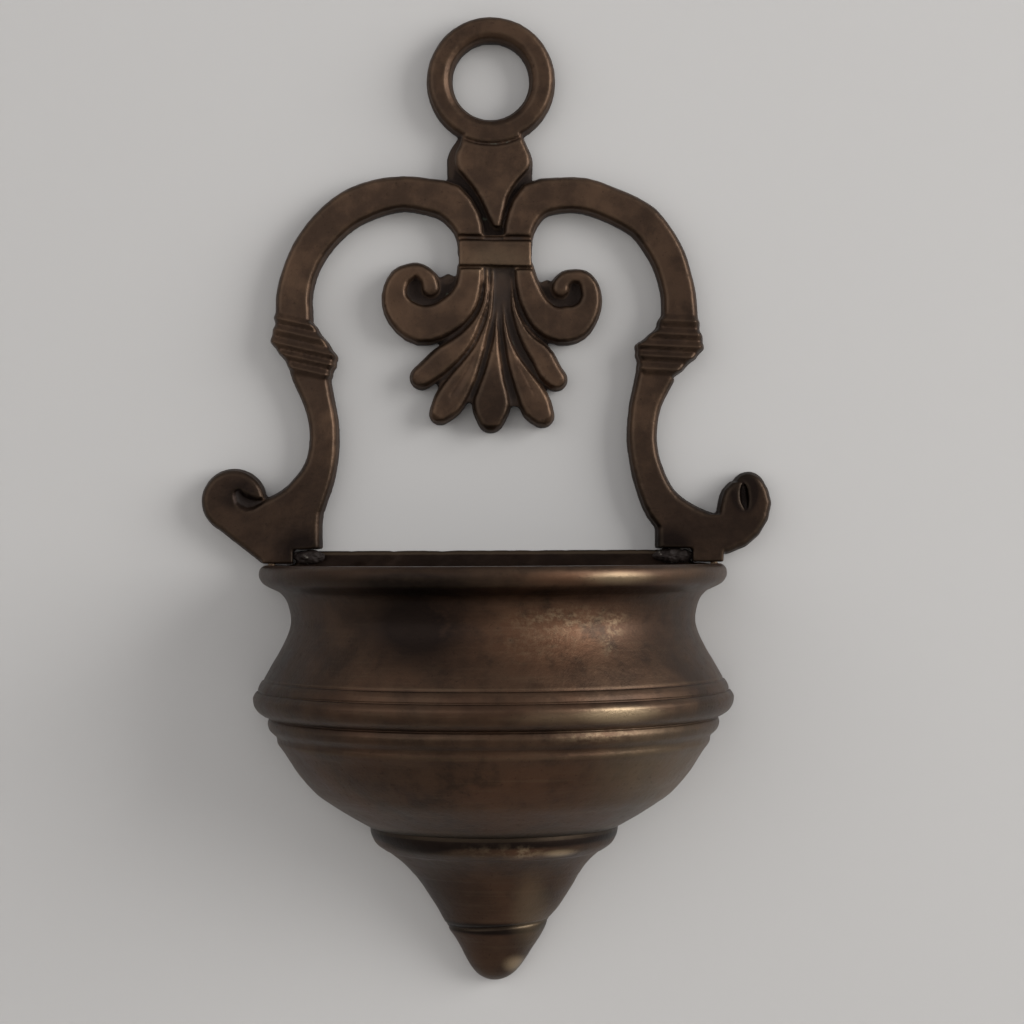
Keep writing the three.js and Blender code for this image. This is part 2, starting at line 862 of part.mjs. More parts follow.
// Knuckle: a swollen bar wrapped in reeds, which are waves in its depth and width
function knuckle(shares, lean) {
  const given = frameStations(shares, KNUCKLE_WIDTH, FRAME_DEPTH + KNUCKLE_SWELL);
  const crossing = new THREE.Vector2(Math.cos(lean), Math.sin(lean));
  const smooth = stationsAlong(given, (REED_COUNT * REED_STEP_COUNT) / (given.length - 1));
  const reeded = withCrossings(smooth, crossing).map((station, index) => {
    const dip = (1 + Math.cos((2 * Math.PI * index) / REED_STEP_COUNT)) / 2;
    return {
      ...station,
      half: station.half - (dip * REED_DEPTH) / 2,
      depth: station.depth - dip * REED_DEPTH,
    };
  });
  return skinned(reeded.map((station) => ringOf(station, EDGE_DRAFT)));
}

// Place across the font of something on the rim's end, as a share of the rim's breadth
function onRimEnd(name, share) {
  const reach = THREE.MathUtils.lerp(MOUTH_SHARE, RIM_SHARE, share) * BOWL_RADIUS;
  return name === "left" ? -reach : reach;
}

// End of the plate's upstand beside a foot tab
function upstandEnd(name) {
  const trim = TAB_WIDTH / 2 + CLEARANCE;
  const middle = onRimEnd(name, TAB_PLACE_SHARE);
  return name === "left" ? middle + trim : middle - trim;
}

// The boss grows out of the middle of the ring's band
function boss() {
  const stations = frameStations(BOSS_SHARES, BOSS_WIDTH);
  stations[0].z = FRAME_RISE - (RING_RADIUS + RING_HOLE_RADIUS) / 2;
  return bar(stations, { tip: true, crossing: LEVEL });
}

// The line cut under the ring, where its band lies over the boss
function ringLine() {
  const stations = Array.from({ length: RING_LINE_STEP_COUNT + 1 }, (_, index) => {
    const angle = THREE.MathUtils.lerp(...RING_LINE_ANGLES, index / RING_LINE_STEP_COUNT);
    return {
      x: RING_RADIUS * Math.cos(angle),
      z: FRAME_RISE + RING_RADIUS * Math.sin(angle),
      half: GROOVE_WIDTH / 2,
      depth: RING_LINE_DEPTH,
    };
  });
  return grooveTool(stations);
}

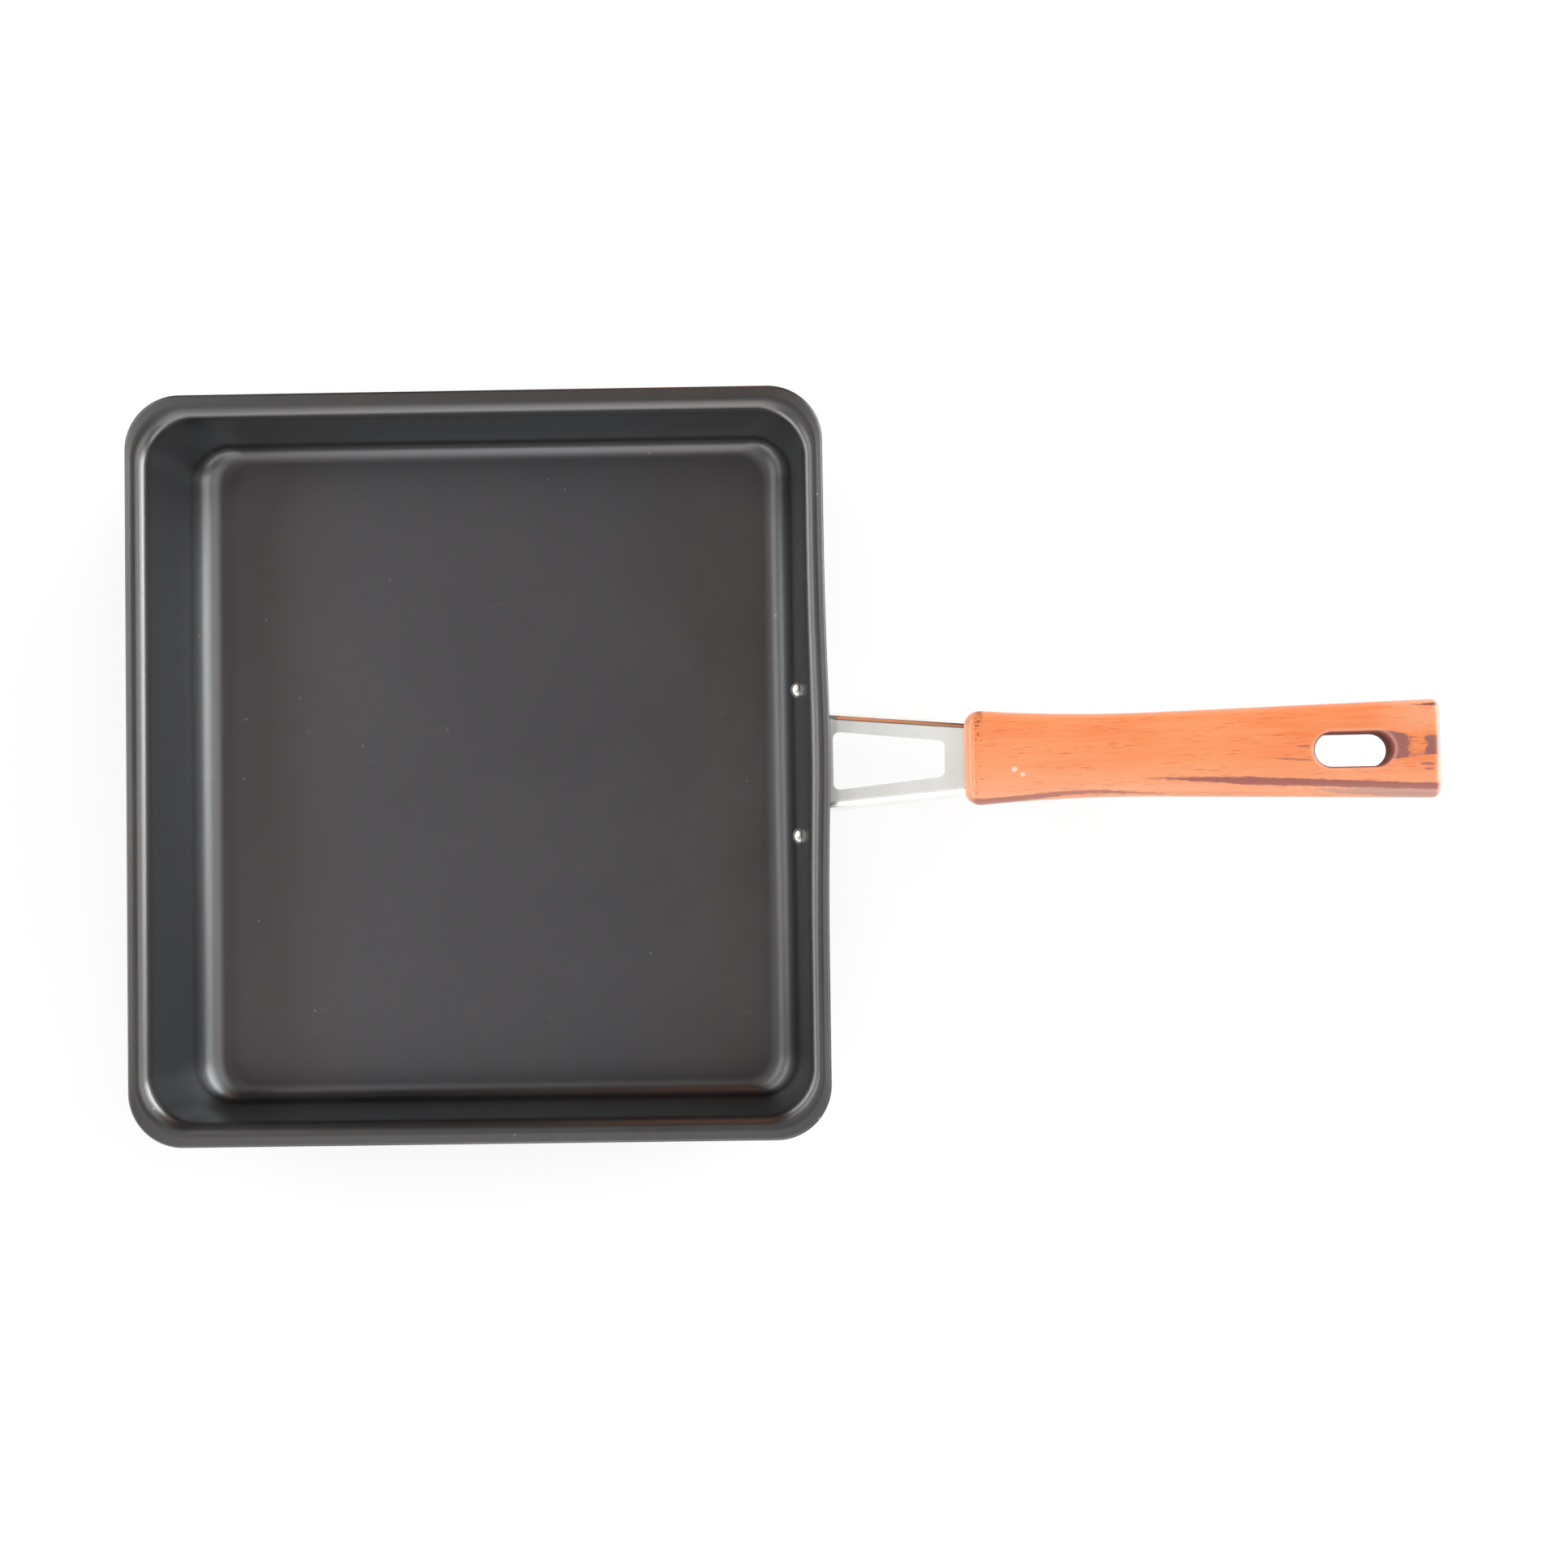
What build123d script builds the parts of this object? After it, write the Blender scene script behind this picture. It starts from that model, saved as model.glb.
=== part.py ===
from build123d import *
import os
from math import acos, asin, cos, radians, sin, sqrt, tan

os.makedirs("parts", exist_ok=True)

# The pan stands on z = 0 with its centre at the origin, and its handle points along +X.

# Pan, drawn from one sheet
pan_length = 195.0
pan_width = 209.6
pan_height = 38.0
sheet = 1.6
end_wall_lean = radians(7)
side_wall_lean = radians(2.4)
end_wall_bend = 8.5
side_wall_bend = 4.5
floor_corner = 7.0
rim_corner = 15.3

# Rim, the sheet bent outward into a gently crowned flange and turned down
rim_bend = 2.5
rim_reach = 3.2
rim_fall = 1.0
rim_hollow_fall = 0.8
rim_drop = 5.0
rim_land_fall = 0.004

# Rivets, set square to the handle-side wall
rivet_spacing = 42.0
rivet_height = 20.0
rivet_shank = 3.2
rivet_head = 5.0
rivet_head_height = 2.2
rivet_tail = 5.6
rivet_tail_height = 1.3
rivet_edge = 0.35
rivet_fit = 0.05

# Bracket, one pressed sheet: a channel that opens downward, with two ears on the wall
bracket_sheet = 1.2
bracket_top = 29.0
handle_rise = radians(10.5)
neck_width = 28.0
neck_root = 4.5
neck_depth = 14.5
neck_bend = 2.8
tang_length = 30.0
tang_width = 15.6
tang_depth = 7.5
window_start = 6.9
window_length = 31.4
window_wide = 16.6
window_narrow = 9.9
window_corner = 1.8
ear_span = 56.0
ear_height = 13.0
ear_corner = 5.5
ear_bend = 3.6

# Wooden grip
grip_start = 43.7
grip_length = 125.1
grip_thickness = 16.0
grip_over_tang = 3.5
grip_front_width = 26.9
grip_waist_width = 23.0
grip_butt_width = 26.2
grip_waist_share = 0.42
grip_belly = 0.7
grip_edge = 4.6
grip_front_edge = 4.2
grip_butt_edge = 1.8
slot_length = 19.9
slot_width = 9.0
slot_to_butt = 11.9
slot_edge = 1.3
tang_fit = 0.15

# Screw from below through the grip into the tang's web
screw_shaft = 4.0
screw_head = 7.0
screw_head_height = 2.2
screw_from_grip_front = 19.0
screw_past_web = 1.4
screw_tip = 0.6
screw_rim = 0.7
screw_recess = 0.5
screw_fit = 0.25
screw_thread_fit = 0.05
screw_cross_length = 3.6
screw_cross_width = 0.9
screw_cross_depth = 1.1

# How far a cut runs past what it cuts
overrun = 2.0

# Where the sheet's two skins lie, and the line where the rim's bend passes into its flange
rim_half = {"end": pan_length / 2, "side": pan_width / 2}
lean_of = {"end": end_wall_lean, "side": side_wall_lean}
bend_of = {"end": end_wall_bend, "side": side_wall_bend}
crown_half = {"end": rim_half["end"] - rim_reach, "side": rim_half["side"] - rim_reach}


def floor_half(wall):
    """Half the flat floor's extent between one pair of walls."""
    lean = lean_of[wall]
    bend = bend_of[wall]
    wall_top = crown_half[wall] - rim_bend * cos(lean)
    drop = pan_height - rim_bend * (1 - sin(lean)) - sheet - bend * (1 - sin(lean))
    return wall_top - drop * tan(lean) - bend * cos(lean)


def skin_half(wall, z, grown=0.0):
    """Half the extent of the cooking side at height z, or of the outside when grown by the sheet."""
    lean = lean_of[wall]
    radius = bend_of[wall] + grown
    bend_z = sheet + bend_of[wall]
    wall_z = bend_z - radius * sin(lean)
    if z <= wall_z:
        return floor_half(wall) + sqrt(max(radius**2 - (bend_z - z) ** 2, 0))
    return floor_half(wall) + radius * cos(lean) + (z - wall_z) * tan(lean)


def corner_at(half_length):
    """Corner radius where the end walls' skin has this half extent: it widens steadily to the rim's."""
    share = (half_length - floor_half("end")) / (rim_half["end"] - floor_half("end"))
    return floor_corner + (rim_corner - floor_corner) * share


def wall_section(z, grown=0.0):
    """Length, width and corner radius of the walls' skin at height z."""
    half_length = skin_half("end", z, grown)
    return 2 * half_length, 2 * skin_half("side", z, grown), corner_at(half_length)


def rim_section(angle, reach, fall, inward=False):
    """Drop and section of a quarter round from the crown line: its reach at no angle, the crown at 90 degrees."""
    out = -reach * cos(angle) if inward else reach * cos(angle)
    half_length = crown_half["end"] + out
    half_width = crown_half["side"] + out
    return fall * (1 - sin(angle)), (2 * half_length, 2 * half_width, corner_at(half_length))


# Angles round the bend between floor and wall, over the flange, and round the rim's bend
bend_steps = 8
bend_sweep = radians(90) - end_wall_lean
bend_angles = [bend_sweep * step / bend_steps for step in range(bend_steps + 1)]
rim_steps = 6
flange_steps = 9
flange_sweep = 1 - cos(asin(1 - rim_land_fall / rim_fall))
flange_angles = [acos(1 - flange_sweep * step / flange_steps) for step in range(flange_steps + 1)]
rim_sweep = asin(1 - rim_land_fall / rim_bend) - end_wall_lean
rim_angles = [end_wall_lean + rim_sweep * step / rim_steps for step in range(rim_steps + 1)]
outer_bend = end_wall_bend + sheet
rim_inside = rim_reach - sheet

# The handle-side wall: which way it faces and leans, and its outer skin at the rivets
wall_out = Vector(cos(end_wall_lean), 0, -sin(end_wall_lean))
wall_up = Vector(sin(end_wall_lean), 0, cos(end_wall_lean))
rivet_wall = Vector(skin_half("end", rivet_height, sheet), 0, rivet_height)
ear_section = Plane(rivet_wall, x_dir=wall_out, z_dir=wall_up)
ear_face = Plane(rivet_wall, x_dir=(0, 1, 0), z_dir=wall_out)

# The neck: its origin is on the wall at the web's top face, and it rises along the handle
rise_along = Vector(cos(handle_rise), 0, sin(handle_rise))
rise_up = Vector(-sin(handle_rise), 0, cos(handle_rise))
neck_origin = Vector(skin_half("end", bracket_top, sheet), 0, bracket_top)
neck = Plane(neck_origin, x_dir=rise_along, z_dir=rise_up)
neck_side = Plane(neck_origin, x_dir=rise_along, z_dir=(0, -1, 0))
neck_axis = Axis(neck_origin, rise_along)
neck_up = Axis(neck_origin, rise_up)
tang_end = grip_start + tang_length
neck_taper = (neck_width - tang_width) / 2 / (tang_end - neck_root)
grip_end = grip_start + grip_length
grip_floor = grip_over_tang - grip_thickness
slot_centre = grip_end - slot_to_butt - slot_length / 2
screw_place = grip_start + screw_from_grip_front
screw_seat = grip_floor + screw_recess + screw_head_height
screw_bottom = grip_floor + screw_recess

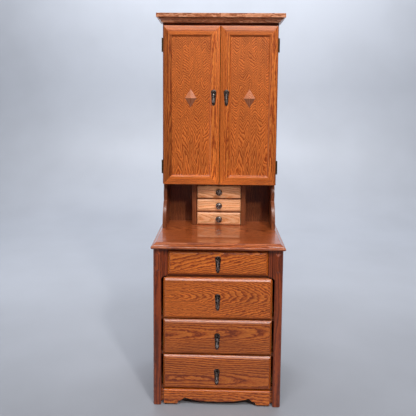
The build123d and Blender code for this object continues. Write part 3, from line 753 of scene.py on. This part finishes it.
def cornice():
    # one profile carried round three sides, mitred at the two front corners: square band, quirk, cove
    lo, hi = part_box("cornice")
    height, depth = (hi.z - lo.z) / mm, moulding["depth"]
    upper = [(inset, height - down) for inset, down in moulding["band"] + moulding["quirk"]]
    coveIn, coveDown = moulding["coveStart"]
    cove = arc((coveIn, height - coveDown), moulding["coveEnd"], moulding["coveBulge"], 10)[1:].tolist()
    profile = np.array(upper + cove + [(moulding["under"], 0), (depth, 0), (depth, height)]) * mm
    inset, z = profile[:, 0], profile[:, 1] + lo.z
    corners = {
        "left": ((lo.x, hi.y, 1, 0), (lo.x, lo.y, 1, 1)),
        "front": ((lo.x, lo.y, 1, 1), (hi.x, lo.y, -1, 1)),
        "right": ((hi.x, lo.y, -1, 1), (hi.x, hi.y, -1, 0)),
    }
    for number, (part, ends) in enumerate(corners.items()):
        rings = [np.stack([x + dx * inset, y + dy * inset, z], -1) for x, y, dx, dy in ends]
        piece = ringPiece("cornice_" + part, np.stack(rings), 24)
        turn = "frontAcross" if part == "front" else "sideDeep"
        figure = dict(ring=5, pith=(0, 45), taper=0.05, start=-400, seed=23 + number)
        wood = oak(f"cornice{part.title()}Oak", "cornice", turn, middle("cornice"), **figure)
        finish(piece, "root", "oak_carcass", wood, "cornice")
    x0, x1, under, back = lo.x + depth * mm, hi.x - depth * mm, hi.z - moulding["cap"], hi.y - 0.3 * mm
    cap = easedBoard((x0, lo.y + depth * mm, under), (x1, hi.y, hi.z - 0.3 * mm), 0.5 * mm)
    rail = easedBoard((x0, hi.y - moulding["rail"], lo.z), (x1, back, under), 0.5 * mm)
    piece = ringGroup("cornice_cap", [cap, rail])
    wood = oak("capOak", "carcass", "topAcross", middle("cornice"), seed=29)
    finish(piece, "root", "oak_carcass", wood, "cornice")


cornice()
print("cabinet made")

doorLook = dict(
    outerFall=5.0,  # how far the face falls away to the door's outer edge
    grooveAt=0.5,  # share of a member's width where the groove runs
    panelDrop=9.6,  # from the frame's face down to the panel
    back=19,  # from the frame's face to its back
    lip=(5.6 * mm, 4.5 * mm),  # how far the panel runs behind the frame, across and up
    panelThick=6 * mm,
    # painted light per member, in the order left stile, right stile, bottom rail, top rail: the left door's
    # outer stile is painted in shade, the others lighter or darker as light falls on them
    paintedLightTones=dict(door_left=(0.56, 1.02, 1.02, 0.92), door_right=(0.87, 0.87, 1.02, 0.92)),
)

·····

GIVEN EXERCISE: Pull out all lines containing "scene".

RESULT OF THIS TASK:
What build123d script builds the parts of this object? After it, write the Blender scene script behind this picture. It starts from that model, saved as model.glb.
The build123d and Blender code for this object continues. Write part 3, from line 753 of scene.py on. This part finishes it.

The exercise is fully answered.